=== Task objective ===
What is to be transcribed is the run of lines opening with the one that has "the axis out" and closing with the one that has "parallel pin of", and only that run, exactly.

=== Data extract ===

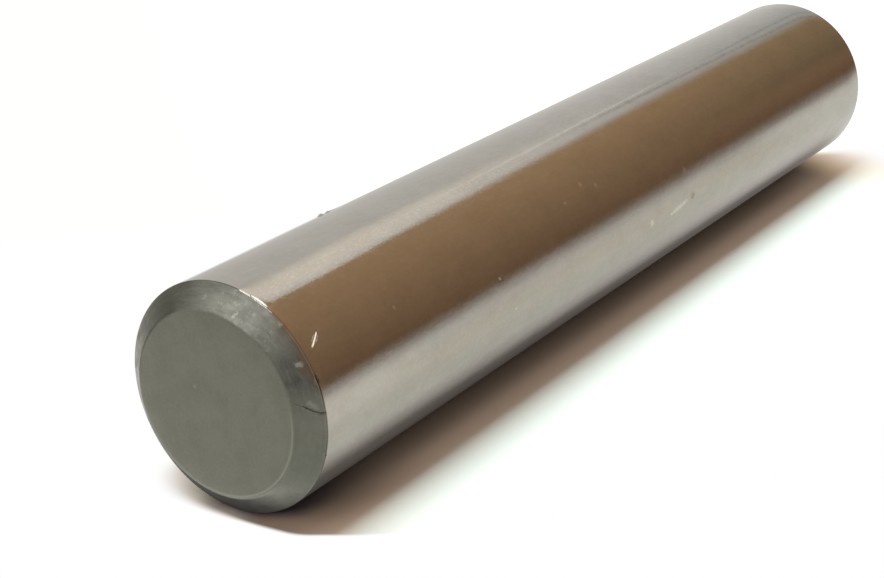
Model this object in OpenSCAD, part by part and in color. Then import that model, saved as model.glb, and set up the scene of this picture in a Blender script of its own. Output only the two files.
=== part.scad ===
// Solid parallel pin, turned from round bar with a chamfer at each end.
// It stands on one end face, with its axis along +Z. Millimetres.

/* [Pin] */
// Diameter of the shank
pin_d = 16; // [6:0.5:40]
// Overall length, from end face to end face
pin_len = 90; // [30:1:250]

/* [Chamfers] */
// How far each chamfer cuts in from the shank, on the radius
chamfer_in = 1.6; // [0.4:0.1:2.4]
// How far each chamfer runs along the pin
chamfer_run = 1.25; // [0.4:0.05:4]

/* [Edges] */
// Radius of the edge where the shank turns into a chamfer
shank_edge_r = 0.3; // [0.05:0.05:0.4]
// Radius of the edge where a chamfer turns into an end face
face_edge_r = 0.15; // [0.05:0.05:0.3]

/* [Hidden] */

// Facets round the pin, and straight steps along each rounded edge
round_steps = 96;
edge_steps = 4;

shank_r = pin_d / 2;
face_r = shank_r - chamfer_in;
// Turn of the outline from the shank to the chamfer, and on to the end face
chamfer_turn = atan2(chamfer_in, chamfer_run);
face_turn = 90 - chamfer_turn;
// Distance from each sharp corner to where its round begins
shank_edge_back = shank_edge_r * tan(chamfer_turn / 2);
face_edge_back = face_edge_r * tan(face_turn / 2);

// Points [radius, height] of an arc about a centre, from one outward angle to another
function arc(centre, r, from, to) =
    [for (i = [0:edge_steps])
        let (a = from + (to - from) * i / edge_steps)
        centre + r * [cos(a), sin(a)]];

// Outline of the upper end: shank, rounded edge, chamfer, rounded edge, end face
function upper_end() = concat(
    arc([shank_r - shank_edge_r, pin_len - chamfer_run - shank_edge_back],
        shank_edge_r, 0, chamfer_turn),
    arc([face_r - face_edge_back, pin_len - face_edge_r],
        face_edge_r, chamfer_turn, 90));

// The same outline turned end for end
function lower_end() =
    let (upper = upper_end())
    [for (i = [len(upper) - 1:-1:0]) [upper[i].x, pin_len - upper[i].y]];

// Half section of the whole pin, from the axis out
function half_section() = concat([[0, 0]], lower_end(), upper_end(), [[0, pin_len]]);

module pin() {
    color([0.60, 0.58, 0.54])
        rotate_extrude($fn = round_steps)
            polygon(half_section());
}

pin();
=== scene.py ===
"""A solid parallel pin of ground steel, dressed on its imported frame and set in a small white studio."""

import logging
import math
from collections.abc import Callable, Sequence
from dataclasses import dataclass
from enum import Enum
from typing import Any, Union

import bpy
import numpy as np
from mathutils import Matrix, Vector


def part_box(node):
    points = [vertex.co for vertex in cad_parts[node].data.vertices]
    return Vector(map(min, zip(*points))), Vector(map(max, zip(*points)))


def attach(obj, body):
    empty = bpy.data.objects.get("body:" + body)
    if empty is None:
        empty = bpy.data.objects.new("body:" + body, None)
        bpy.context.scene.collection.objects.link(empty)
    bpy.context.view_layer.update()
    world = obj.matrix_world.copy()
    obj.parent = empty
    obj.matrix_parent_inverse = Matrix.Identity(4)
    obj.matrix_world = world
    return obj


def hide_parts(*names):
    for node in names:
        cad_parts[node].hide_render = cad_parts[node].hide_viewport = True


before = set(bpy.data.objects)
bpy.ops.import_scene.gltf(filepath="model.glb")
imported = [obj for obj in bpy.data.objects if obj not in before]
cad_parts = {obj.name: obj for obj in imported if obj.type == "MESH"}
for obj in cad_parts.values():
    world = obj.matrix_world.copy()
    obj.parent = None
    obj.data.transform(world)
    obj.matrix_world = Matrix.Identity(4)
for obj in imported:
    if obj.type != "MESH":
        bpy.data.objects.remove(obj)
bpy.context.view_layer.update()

log = logging.getLogger("parallel_pin")

MM = 0.001
HAIR = 0.001 * MM
CLOSE = MM / 50
NEAR = MM / 20
# The pin's own measures, in mm as the marks give them.
SHANK_REACH = 8.0
FACE_REACH = 6.4
CHAMFER_WIDE = 1.6
CHAMFER_FALL = 1.25
TOP = 90.0
Colour = tuple[float, float, float]
Span = tuple[float, float]
Band = tuple[float, float, float, float]
WHITE: Colour = (1.0, 1.0, 1.0)


# ----------------------------------------------------------------------------
# Node workshop
# ----------------------------------------------------------------------------


class Wire:
    """An output of a node, on which Python arithmetic adds Math nodes."""

    def __init__(self, bench: "Bench", socket: bpy.types.NodeSocket) -> None:
        """Keeps the socket and the bench that its new nodes go on."""
        self.bench = bench
        self.socket = socket

    def _math(self, operation: str, *values: "Value") -> "Wire":
        """Adds one Math node of that operation over the values."""
        return self.bench.node("Math", {"operation": operation}, dict(enumerate(values)))

    def __add__(self, other: "Value") -> "Wire":
        """Sum."""
        return self._math("ADD", self, other)

    def __radd__(self, other: float) -> "Wire":
        """Sum, number first."""
        return self._math("ADD", other, self)

    def __sub__(self, other: "Value") -> "Wire":
        """Difference."""
        return self._math("SUBTRACT", self, other)

    def __rsub__(self, other: float) -> "Wire":
        """Difference, number first."""
        return self._math("SUBTRACT", other, self)

    def __mul__(self, other: "Value") -> "Wire":
        """Product."""
        return self._math("MULTIPLY", self, other)

    def __rmul__(self, other: float) -> "Wire":
        """Product, number first."""
        return self._math("MULTIPLY", other, self)

    def __abs__(self) -> "Wire":
        """Size without its sign."""
        return self._math("ABSOLUTE", self)

    def angle_from(self, across: "Wire") -> "Wire":
        """Angle in degrees of the point whose upright reach is this and whose level reach is across."""
        return self._math("ARCTAN2", self, across) * math.degrees(1.0)

    def arc_sine(self) -> "Wire":
        """Angle in degrees whose sine this is."""
        return self._math("ARCSINE", self) * math.degrees(1.0)

    def root(self) -> "Wire":
        """Square root."""
        return self._math("SQRT", self)

    def least(self, other: "Value") -> "Wire":
        """The smaller of the two."""
        return self._math("MINIMUM", self, other)

    def most(self, other: "Value") -> "Wire":
        """The larger of the two."""
        return self._math("MAXIMUM", self, other)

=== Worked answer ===
// Half section of the whole pin, from the axis out
function half_section() = concat([[0, 0]], lower_end(), upper_end(), [[0, pin_len]]);

module pin() {
    color([0.60, 0.58, 0.54])
        rotate_extrude($fn = round_steps)
            polygon(half_section());
}

pin();
=== scene.py ===
"""A solid parallel pin of ground steel, dressed on its imported frame and set in a small white studio."""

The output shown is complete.